Sure, they have a degree, but I would never give them a job.

Then there are other industrious, energetic, entrepreneurial people out there who may never have finished sixth form, but they learn as they go along. Some strike gold right away, while others might see businesses fail, ideas flop and bankruptcy beckon – but they back their own judgement, learn from their mistakes and get on with the next plan.

In the brave new world of business, which is going to be a far leaner, far meaner animal than it was this time last year, there will be no room for passengers. No space for people with an alphabet of letters after their name but not a single clue about business strategy or finance in this tough new era.

Success will be difficult, and it will take street smarts and opportunistic cunning to make it.

So while the 40 percent of 18-year-olds looking to start at a UK university in September might be excited about their brave new adventure in education, many will struggle to find work when they finish their degree in three years’ time.

Meanwhile, those who choose to dive into the deep end of what, we are forewarned, will be a recession like no other, could find themselves well-placed to build a new economy fit for a nation with entirely new demands to those of six months ago.

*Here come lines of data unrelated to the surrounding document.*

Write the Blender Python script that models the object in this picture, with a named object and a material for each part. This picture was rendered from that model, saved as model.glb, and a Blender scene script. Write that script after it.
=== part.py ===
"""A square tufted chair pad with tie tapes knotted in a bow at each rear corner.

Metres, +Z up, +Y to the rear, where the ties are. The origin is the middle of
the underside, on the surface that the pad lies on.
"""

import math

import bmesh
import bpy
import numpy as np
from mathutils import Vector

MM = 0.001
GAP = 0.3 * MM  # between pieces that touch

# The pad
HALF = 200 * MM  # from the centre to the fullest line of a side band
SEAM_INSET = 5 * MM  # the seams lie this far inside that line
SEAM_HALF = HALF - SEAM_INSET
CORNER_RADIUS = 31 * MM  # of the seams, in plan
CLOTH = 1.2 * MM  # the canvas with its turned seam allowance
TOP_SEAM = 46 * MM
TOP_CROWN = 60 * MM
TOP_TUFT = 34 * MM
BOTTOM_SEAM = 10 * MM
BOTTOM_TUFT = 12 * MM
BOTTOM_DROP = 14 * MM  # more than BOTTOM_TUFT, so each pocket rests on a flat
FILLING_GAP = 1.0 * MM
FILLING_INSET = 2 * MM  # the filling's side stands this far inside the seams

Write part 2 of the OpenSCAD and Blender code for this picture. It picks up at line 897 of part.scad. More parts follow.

I know which position I’d choose, no matter how socially undesirable those over-educated liberals may consider me to be. The reality is that the 60 percent of young adults who have chosen not to take a university place this year are far more likely to be in a position of finding a worthwhile job in the three years that the remaining 40 percent will spend skipping lectures and online tutorials while building up a mountain of debt.

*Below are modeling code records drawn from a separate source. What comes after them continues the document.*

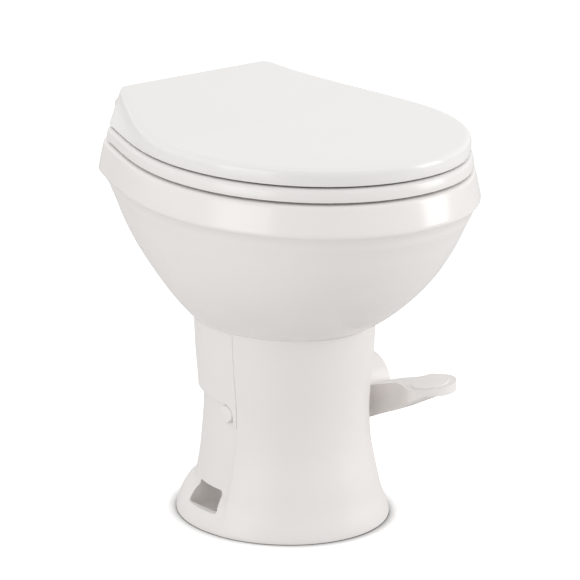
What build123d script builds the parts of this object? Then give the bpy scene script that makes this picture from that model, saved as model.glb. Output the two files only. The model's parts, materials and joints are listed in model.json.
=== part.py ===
from build123d import *
import os
from math import acos, cos, pi, radians, sin, sqrt, tan

# A gravity-flush toilet for a camper: a china bowl on a moulded pedestal, with a foot pedal
# that turns a half-ball valve over the drain. Millimetres. Z is up, the front faces -Y, the
# pedal is on the +X side, and the origin is the drain's axis at floor level.

# Heights of the main levels
seat_top_z = 456.0
seat_thickness = 15.5
lid_gap = 2.2
seat_gap = 2.8
lid_edge_height = 19.0
lid_hump_rise = 24.6
bowl_foot_z = 243.5
band_height = 35.0
band_return_height = 16.0
shaft_z = 127.0

# Plan of the seat and lid, seen from above
half_width = 181.2
front_reach = 215.0
widest_y = -48.5
seat_rear_y = 158.0
seat_rear_half = 130.9
seat_corner = 16.3
side_lean = 20.5
side_fullness_share = 0.37
front_fullness_share = 0.57

# Plan of the bowl's rim where the band is widest, and of the bowl at its foot
band_flare = 7.0
band_top_grow = 4.0
rim_rear_y = 203.0
rim_rear_half = 146.0
rim_corner = 71.0
body_grow = 1.5
body_rear_half = 139.0
body_corner = 40.0
foot_half_width = 103.0
foot_half_length = 118.0
foot_centre_y = -19.0
foot_rear_share = 0.91
foot_corner_share = 0.88
throat_corner_share = 0.98
foot_lean = 45.0
foot_fullness_share = 0.36
round_fullness_share = 0.5523
least_corner_share = 0.25

# Outside of the bowl: how far up each section stands, and how far it has grown from the
# foot's oval (0) to the rim's outline (1)
body_height_shares = (0.0, 0.055, 0.165, 0.29, 0.44, 0.60, 0.77, 0.9, 1.0)
body_size_shares = (0.0, 0.101, 0.275, 0.439, 0.606, 0.744, 0.864, 0.938, 1.0)

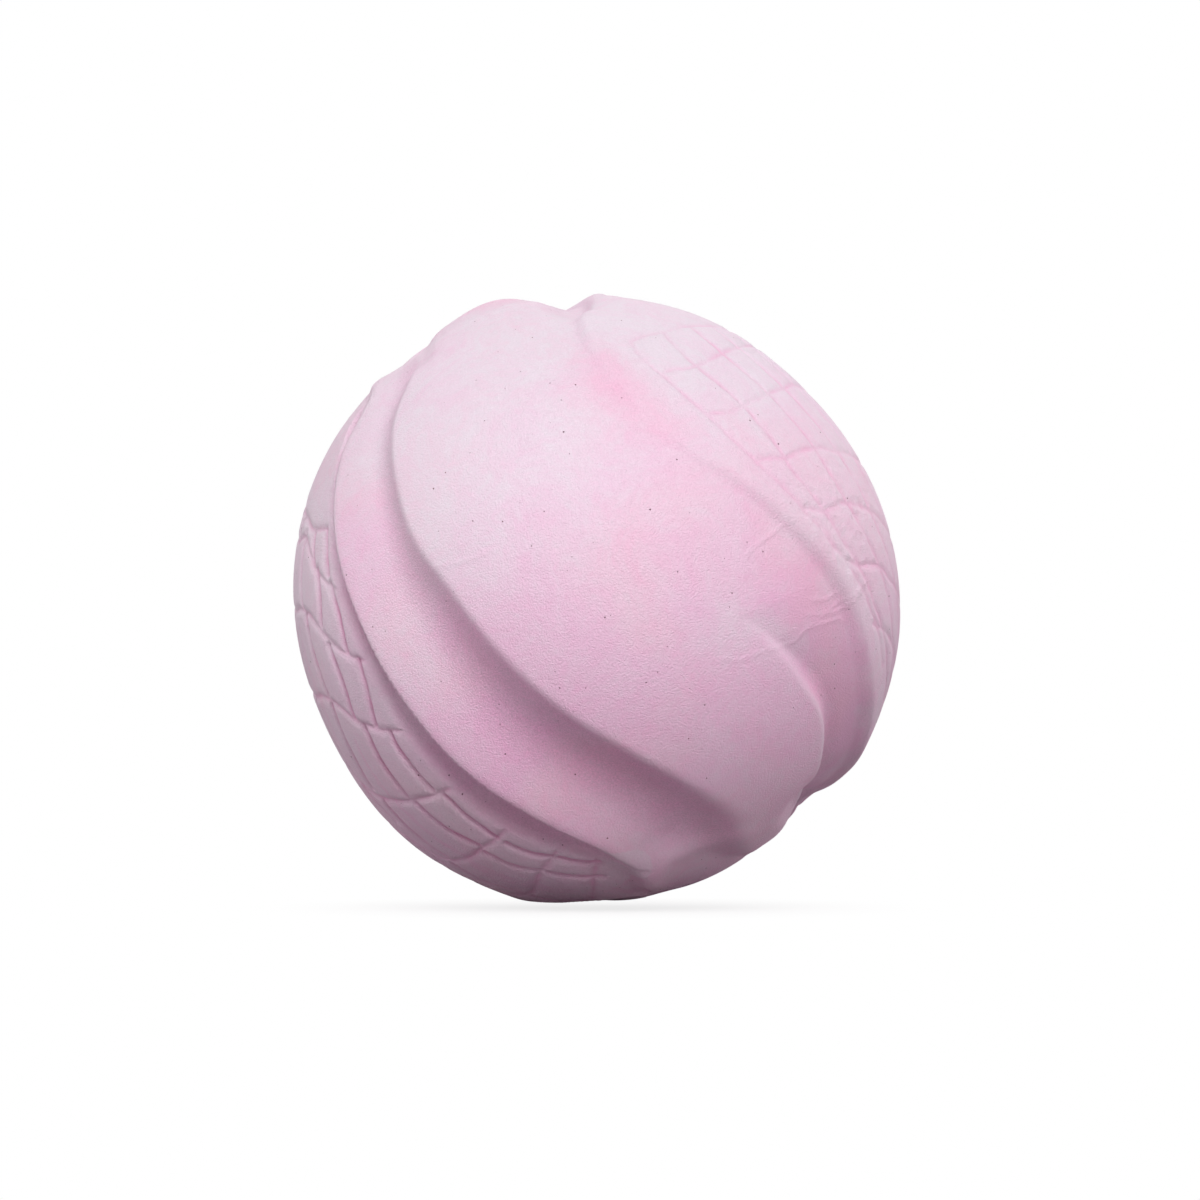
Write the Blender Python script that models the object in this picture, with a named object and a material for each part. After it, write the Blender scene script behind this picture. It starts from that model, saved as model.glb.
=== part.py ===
"""Dog toy ball of foam rubber: a sponge core inside a moulded skin of two halves.

Metres, +Z up. The ball stands as it does in the photograph: the front faces -Y and the axis
that the lobes twist about leans towards -X. Every piece is made about that axis, with the
ball's centre as the origin, and is then leaned over by one turn.
"""
import bpy
import bmesh
from bisect import bisect_right
from math import asin, atan2, cos, degrees, exp, pi, radians, sin
from mathutils import Vector
from mathutils.kdtree import KDTree

# Sizes of the ball.
CREST_RADIUS = 0.0332
SKIN_THICKNESS = 0.0062
FIT_GAP = 0.0003
STEP_DEPTH = 0.0024
AXIS_LEAN = 22.0

# Wall width beside a crest: a foot, and so much more for each metre that the step drops.
WALL_FOOT = 0.0005
WALL_STRAIGHT = 0.42

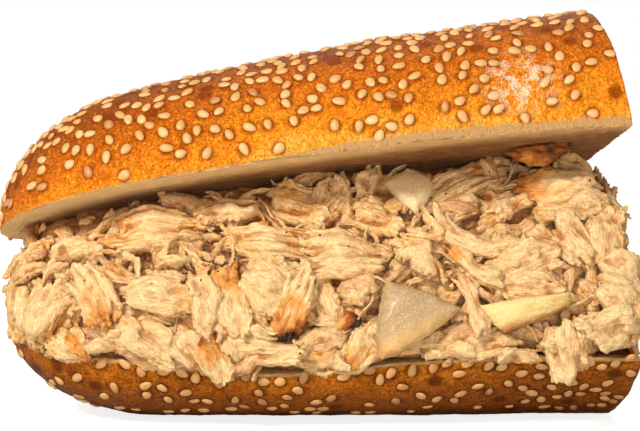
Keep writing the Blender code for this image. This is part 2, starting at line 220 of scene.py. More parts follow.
def crust_angle(segment_angle, crust_middle):
    """Angle round the half for an even step round the sphere, with more of the steps on the crust."""
    off = (segment_angle - crust_middle + math.pi) % (2 * math.pi) - math.pi
    crust_reach = math.pi * CRUST_SEGMENTS / LOAF_SEGMENTS
    if abs(off) <= crust_reach:
        return crust_middle + off / crust_reach * QUARTER
    rest = (abs(off) - crust_reach) / (math.pi - crust_reach)
    return crust_middle + math.copysign(QUARTER + rest * QUARTER, off)


def store(mesh, label, values, kind="FLOAT"):
    """Keeps a value for each vertex under a name."""
    made = mesh.attributes.new(label, kind, "POINT")
    made.data.foreach_set("vector" if kind == "FLOAT_VECTOR" else "value", values)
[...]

It’s the college undergraduates we should be pitying as the ‘left behinds’, not those young people getting down and dirty with a head start at the university of life.

That’s not how the liberal academic elite will see this, of course. They will be livid that the narrative has changed, that this government no longer considers university as the be all and end all.

That anger is the cherry on top of this common-sense decision. It’s a pity it wasn’t made sooner.